Marie-Christine said...

Waffles toward the skin help transport water molecules in sweat to the outer layers faster. And as you noticed, smooth synthetics right against the skin is just icky. I totally go for waffly inside.
Good colors :-). You're going to be matching the tulips as you bike..

Anonymous said...

I really try to buy fabric with projects in mind. This works really well for me with knits, but I often orphan my wovens without meaning to. Most of this is because knits are so darn fast, but also because they fit my lifestyle much better. But I see my floaty cottons and they remind me that they are lonely. When I have a truly dedicated sewing room in a few weeks, I think things will get a little better.

Clio said...

Yikes - it would be really bad to be in a rainy climate with the wicking going the wrong way!

I'm actually a very mindful fabric buyer. I generally buy with pattern or project in mind. When I see the right fabric, I buy it even if I know I won't get to that pattern or project for some time. Occasionally, I allow myself to buy out of pure love of a fabric. I view this as the fabric-shopping equivalent of allowing myself a really gooey brownie or dessert every so often - good for the soul.

Clio said...

OH, and about the athletic quad - I spent a LOT of time working on that fitting issue last spring. One of the most helpful tutorials was by Els at the Sewing Divas:

MushyWear said...

When I saw the picture of your purple knit top under the jacket, I thought, "Perfect, the ruffles will act as shoulder pads if they don't lay flat." It's a win-win situation either way. It seems as though the waffle side to the skin is the winner, and before I read the comments, that is what I thought.
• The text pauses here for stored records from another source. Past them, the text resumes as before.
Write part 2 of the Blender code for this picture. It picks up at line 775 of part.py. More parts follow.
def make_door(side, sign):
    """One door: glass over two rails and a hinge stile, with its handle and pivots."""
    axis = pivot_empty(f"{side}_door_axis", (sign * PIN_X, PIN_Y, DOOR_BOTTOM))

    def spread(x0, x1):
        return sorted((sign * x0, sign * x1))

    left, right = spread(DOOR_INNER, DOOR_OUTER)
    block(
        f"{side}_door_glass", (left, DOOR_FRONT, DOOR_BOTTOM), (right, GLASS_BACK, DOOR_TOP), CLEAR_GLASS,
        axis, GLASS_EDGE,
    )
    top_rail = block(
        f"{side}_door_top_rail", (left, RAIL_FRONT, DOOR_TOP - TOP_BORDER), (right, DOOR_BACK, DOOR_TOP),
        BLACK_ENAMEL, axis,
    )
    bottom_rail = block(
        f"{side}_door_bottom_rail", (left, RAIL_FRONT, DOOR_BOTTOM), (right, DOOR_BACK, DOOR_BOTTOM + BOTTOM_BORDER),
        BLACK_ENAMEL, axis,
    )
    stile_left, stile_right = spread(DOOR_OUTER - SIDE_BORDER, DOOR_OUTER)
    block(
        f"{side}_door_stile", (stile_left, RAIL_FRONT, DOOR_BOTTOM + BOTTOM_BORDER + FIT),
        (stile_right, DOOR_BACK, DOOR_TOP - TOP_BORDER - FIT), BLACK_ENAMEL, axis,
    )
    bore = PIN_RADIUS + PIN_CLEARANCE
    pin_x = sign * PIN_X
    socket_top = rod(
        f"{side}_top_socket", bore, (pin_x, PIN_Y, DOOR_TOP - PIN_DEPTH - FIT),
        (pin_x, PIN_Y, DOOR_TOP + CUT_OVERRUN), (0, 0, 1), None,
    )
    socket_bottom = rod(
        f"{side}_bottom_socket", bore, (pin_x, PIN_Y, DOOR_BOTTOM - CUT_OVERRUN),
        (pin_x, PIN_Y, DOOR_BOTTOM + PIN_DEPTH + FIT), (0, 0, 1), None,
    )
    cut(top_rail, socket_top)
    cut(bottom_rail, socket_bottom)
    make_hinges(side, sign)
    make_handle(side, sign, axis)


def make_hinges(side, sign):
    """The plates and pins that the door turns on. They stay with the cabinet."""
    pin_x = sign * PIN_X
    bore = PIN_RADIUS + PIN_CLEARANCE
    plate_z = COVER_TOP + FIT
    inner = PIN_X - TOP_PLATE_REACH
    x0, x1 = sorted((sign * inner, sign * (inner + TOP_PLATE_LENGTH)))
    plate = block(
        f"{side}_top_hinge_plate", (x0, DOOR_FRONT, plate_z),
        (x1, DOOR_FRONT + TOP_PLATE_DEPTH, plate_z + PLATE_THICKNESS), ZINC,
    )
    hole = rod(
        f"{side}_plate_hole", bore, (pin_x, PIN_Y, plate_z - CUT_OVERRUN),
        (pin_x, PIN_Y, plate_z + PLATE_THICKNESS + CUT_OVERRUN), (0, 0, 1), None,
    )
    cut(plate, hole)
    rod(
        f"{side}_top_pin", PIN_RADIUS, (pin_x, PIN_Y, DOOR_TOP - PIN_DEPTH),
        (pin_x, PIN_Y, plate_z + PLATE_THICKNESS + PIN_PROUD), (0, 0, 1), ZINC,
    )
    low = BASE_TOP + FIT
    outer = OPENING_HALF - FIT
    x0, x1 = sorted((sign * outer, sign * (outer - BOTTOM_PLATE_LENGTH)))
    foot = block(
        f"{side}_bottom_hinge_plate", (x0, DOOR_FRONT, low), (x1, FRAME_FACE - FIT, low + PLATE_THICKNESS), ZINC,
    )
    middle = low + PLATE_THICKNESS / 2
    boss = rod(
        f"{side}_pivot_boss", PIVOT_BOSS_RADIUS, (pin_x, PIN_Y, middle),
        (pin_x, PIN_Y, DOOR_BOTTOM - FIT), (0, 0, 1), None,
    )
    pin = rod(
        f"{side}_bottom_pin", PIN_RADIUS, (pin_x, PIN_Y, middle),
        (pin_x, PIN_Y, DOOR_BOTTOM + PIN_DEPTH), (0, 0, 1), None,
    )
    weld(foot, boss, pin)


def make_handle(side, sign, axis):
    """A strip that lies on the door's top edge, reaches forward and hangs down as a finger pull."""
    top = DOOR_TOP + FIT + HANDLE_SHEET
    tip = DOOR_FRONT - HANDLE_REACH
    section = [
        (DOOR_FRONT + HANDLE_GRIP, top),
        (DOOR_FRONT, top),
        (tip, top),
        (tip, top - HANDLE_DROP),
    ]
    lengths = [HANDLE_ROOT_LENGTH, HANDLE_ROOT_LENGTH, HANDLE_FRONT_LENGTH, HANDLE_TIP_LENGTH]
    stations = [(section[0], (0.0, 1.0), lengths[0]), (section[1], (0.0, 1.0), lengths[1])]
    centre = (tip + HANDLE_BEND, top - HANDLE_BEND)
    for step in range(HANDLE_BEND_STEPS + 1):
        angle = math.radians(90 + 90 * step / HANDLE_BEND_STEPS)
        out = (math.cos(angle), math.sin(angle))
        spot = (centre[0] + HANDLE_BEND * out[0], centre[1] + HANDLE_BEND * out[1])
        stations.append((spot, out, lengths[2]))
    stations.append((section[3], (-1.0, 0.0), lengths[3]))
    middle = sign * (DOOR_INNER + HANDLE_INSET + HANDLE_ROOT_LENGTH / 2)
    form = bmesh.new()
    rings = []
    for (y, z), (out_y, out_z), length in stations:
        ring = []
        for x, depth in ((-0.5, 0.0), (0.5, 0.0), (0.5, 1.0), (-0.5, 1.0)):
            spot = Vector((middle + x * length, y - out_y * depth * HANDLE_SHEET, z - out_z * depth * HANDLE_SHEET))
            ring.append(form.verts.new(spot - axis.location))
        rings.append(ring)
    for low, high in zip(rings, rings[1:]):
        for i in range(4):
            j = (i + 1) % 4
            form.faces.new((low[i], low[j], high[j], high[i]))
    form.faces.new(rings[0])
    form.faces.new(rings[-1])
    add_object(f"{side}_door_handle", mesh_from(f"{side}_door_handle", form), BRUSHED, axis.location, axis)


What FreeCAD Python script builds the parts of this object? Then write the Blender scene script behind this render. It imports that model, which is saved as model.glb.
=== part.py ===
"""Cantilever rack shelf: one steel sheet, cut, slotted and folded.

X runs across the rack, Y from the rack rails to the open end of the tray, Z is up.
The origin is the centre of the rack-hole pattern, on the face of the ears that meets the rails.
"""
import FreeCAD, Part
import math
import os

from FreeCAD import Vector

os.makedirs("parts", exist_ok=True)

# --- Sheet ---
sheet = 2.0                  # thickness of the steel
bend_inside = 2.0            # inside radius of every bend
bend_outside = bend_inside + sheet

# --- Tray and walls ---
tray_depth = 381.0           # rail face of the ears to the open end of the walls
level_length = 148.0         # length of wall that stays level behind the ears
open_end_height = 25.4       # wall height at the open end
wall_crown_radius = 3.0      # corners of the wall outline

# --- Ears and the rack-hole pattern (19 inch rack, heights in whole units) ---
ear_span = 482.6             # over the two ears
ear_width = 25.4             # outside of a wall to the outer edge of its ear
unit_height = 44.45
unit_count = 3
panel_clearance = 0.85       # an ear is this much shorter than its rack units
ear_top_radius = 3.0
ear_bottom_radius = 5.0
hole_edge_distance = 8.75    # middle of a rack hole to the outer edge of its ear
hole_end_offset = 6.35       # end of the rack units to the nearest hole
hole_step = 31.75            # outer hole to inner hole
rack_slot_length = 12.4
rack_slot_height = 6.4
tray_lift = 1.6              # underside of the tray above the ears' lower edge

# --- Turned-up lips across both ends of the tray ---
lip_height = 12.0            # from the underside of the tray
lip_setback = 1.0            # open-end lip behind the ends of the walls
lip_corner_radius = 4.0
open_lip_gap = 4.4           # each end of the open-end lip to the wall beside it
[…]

Nice to see so many have already thought it through and/or tested it. To answer your last question, even though I was thinking of trying to match fabrics to patterns I already have this year, falling in love with a particular fabric, continues to be my MO (main objective). Unless, it is a basic. There are certain basics I am planning to make, and they don't require a "wow" fabric. On these plans I'm more focused on quality! I love seeing all the clothes you are coming up with for your bicycle tour!